Talk is cheap, as the old saying goes. Real doing takes effort, sometimes great effort: to get up in the morning, to go to the job, day in and day out, to stay committed to a relationship that doesn’t fill us with that crazy excitement and gleeful anticipation we felt at first—work, effort. To stay true to God, to believe in God in a more meaningful way than you believe in gravity or time, to want God the way you want happiness and fulfillment—work, serious, hard, ongoing work. The work of recognition, of knowing the voice of God.

You labor, we all labor, but what is your labor of love?

John tells us that the very one through whom all things exist came among us, and we didn’t know him. We didn’t recognize or acknowledge him. I can understand how we might not have recognized him. Just consider the way he came among us in Bethlehem that cold, starry night: a newborn wrapped warm in his totally exhausted, sweaty mother’s arms; a baby laid in some hay in a feeding trough. Hard to recognize that baby as God, though maybe we can recognize the work of God in the miracle of birth, creation, speaking the child into being. Still, angels suddenly appearing to Mary, to Joseph, and to shepherds, Wise Men from far lands seeking out the newborn king: all this might tip us off that something extraordinary is going on, if we believe it, or think we might, might just try some real belief, tonight. There’s never been a better time to begin.

Do you think you might believe that God is real and really in the world? I suppose most of us are willing to say that God is somewhere. But here, with us? Maybe, for the sake of this night, and your being here, in a church, now, let’s just say that God is here on earth, with us, or that God was, once, as this book says, this book that we Christians make so much of. What difference does God’s presence here on earth so long ago make, now?

Here we are, and this is a happy time, in its way, but after tomorrow, back to life, right? Another old carol, “It Came upon the Midnight Clear,” puts it melodramatically but there’s still some truth in it: “And ye, beneath life’s crushing load, whose forms are bending low, who toil along the weary way with painful steps and slow.” We all have cares and concerns. It’s good to escape all that for an hour, or a day, like now, but then what? Back to the load, the toil, the slow steps toward . . . what?

Church isn’t an escape. Faith isn’t an escape. Tonight isn’t an escape. Tonight is a call, a reminder, an invitation to listen. Listen. Do you hear what I hear? Come and see with me a man bent low, over his shoulder a crushing load, toiling along up a hill, with painful steps and slow. You know who he is, but you might not recognize him also lying there in that feeding trough in that stable. No wonder the world didn’t know him! He didn’t come the way God ought to have come. He didn’t leave the way God ought to leave. Why do we Christians say this is God? We not only say this is God, that God truly came to us; we also say this baby, this Messiah, is love: God’s love for you that comes still, and now.

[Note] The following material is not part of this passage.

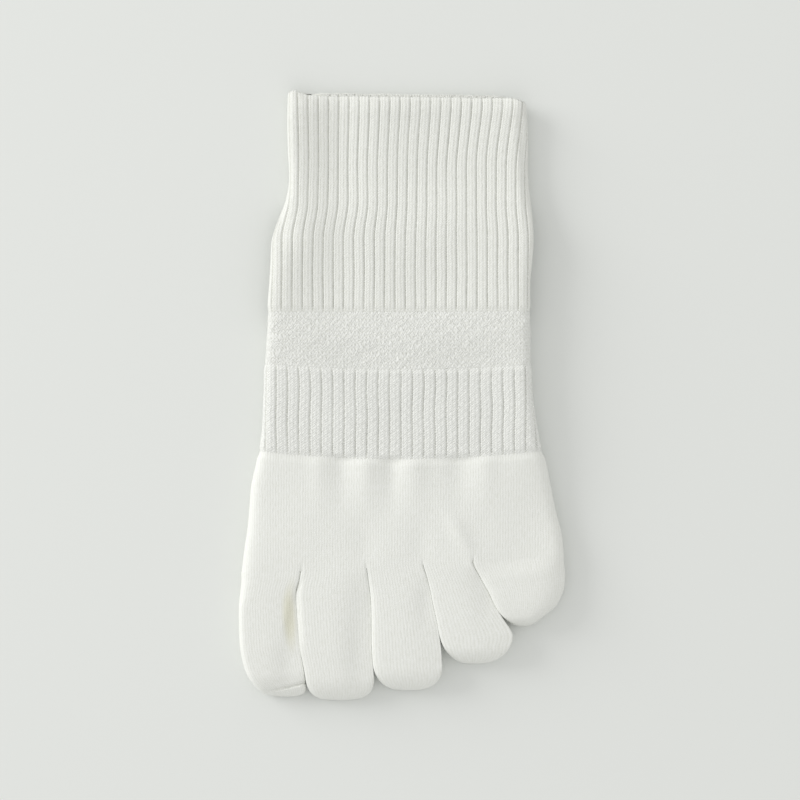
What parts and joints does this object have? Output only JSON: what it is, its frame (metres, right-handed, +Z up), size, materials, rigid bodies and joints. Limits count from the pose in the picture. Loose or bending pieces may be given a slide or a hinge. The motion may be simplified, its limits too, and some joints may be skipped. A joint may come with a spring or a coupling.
{
  "type": "toe sock",
  "caption": "White knitted toe sock for a left foot, laid flat with the instep up: ribbed leg, plain ankle band, ribbed arch band and a separate pocket for each toe.",
  "frame": {"origin": "middle of the footprint, on the surface that the sole lies on", "axes": "+Y from the toes towards the cuff, +X towards the little toe, +Z up through the instep"},
  "size_m": [0.1155, 0.2158, 0.0133],
  "materials": {
    "leg_rib": "matt rib knit",
    "ankle_heel": "matt pebbly knit",
    "arch_rib": "matt rib knit",
    "foot_body": "matt plain knit",
    "toe_big": "matt plain knit",
    "toe_second": "matt plain knit",
    "toe_third": "matt plain knit",
    "toe_fourth": "matt plain knit",
    "toe_little": "matt plain knit"
  },
  "bodies": {
    "root": {"leg_rib": "leg_rib", "ankle_heel": "ankle_heel", "arch_rib": "arch_rib", "foot_body": "foot_body", "toe_big": "toe_big", "toe_second": "toe_second", "toe_third": "toe_third", "toe_fourth": "toe_fourth", "toe_little": "toe_little"}
  },
  "joints": []
}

Nobody knows what it’s like. Nobody knows what I’m going through. There is no help. There is no hope. We hear that; we’ve felt that. Maybe even today, even tonight. Listen. God is speaking. He has something to say to you. He wants you to meet someone who does know, who knows about pain and burden, heaviness and sorrow, and about hope, power, and joy, peace, blessing, love.

The world still doesn’t know, but you can know. You can know tonight. God is inviting you to know, to look into this: not to take my word for anything, but to take His Word with you. Here is the evidence that God is in the world. You can be the evidence for it.

God doesn’t promise you success or wealth or popularity or power, as the world conceives such things. God tells you He is offering you here, tonight, in this baby, success, wealth, power, wisdom, strength, and peace as God conceives these blessings, conceives them by His Holy Spirit. God is always in the world, by His Spirit, in the power of the Word of God, always at work on His labor of love, always offering close relationship, sure promise, and great hope. Jesus knows your cares, your hurts, and with him, in him, by him, he wants you to know the joy of God, the peace of God, the promise of God, the love of God, for you, personally. Because that’s the kind of God we Christians know. You can be the evidence for it.

O the depth of the riches and wisdom and knowledge of God! How unsearchable are God’s judgments and how inscrutable God’s ways! For from God and through God and to God are all things. To God be glory forever!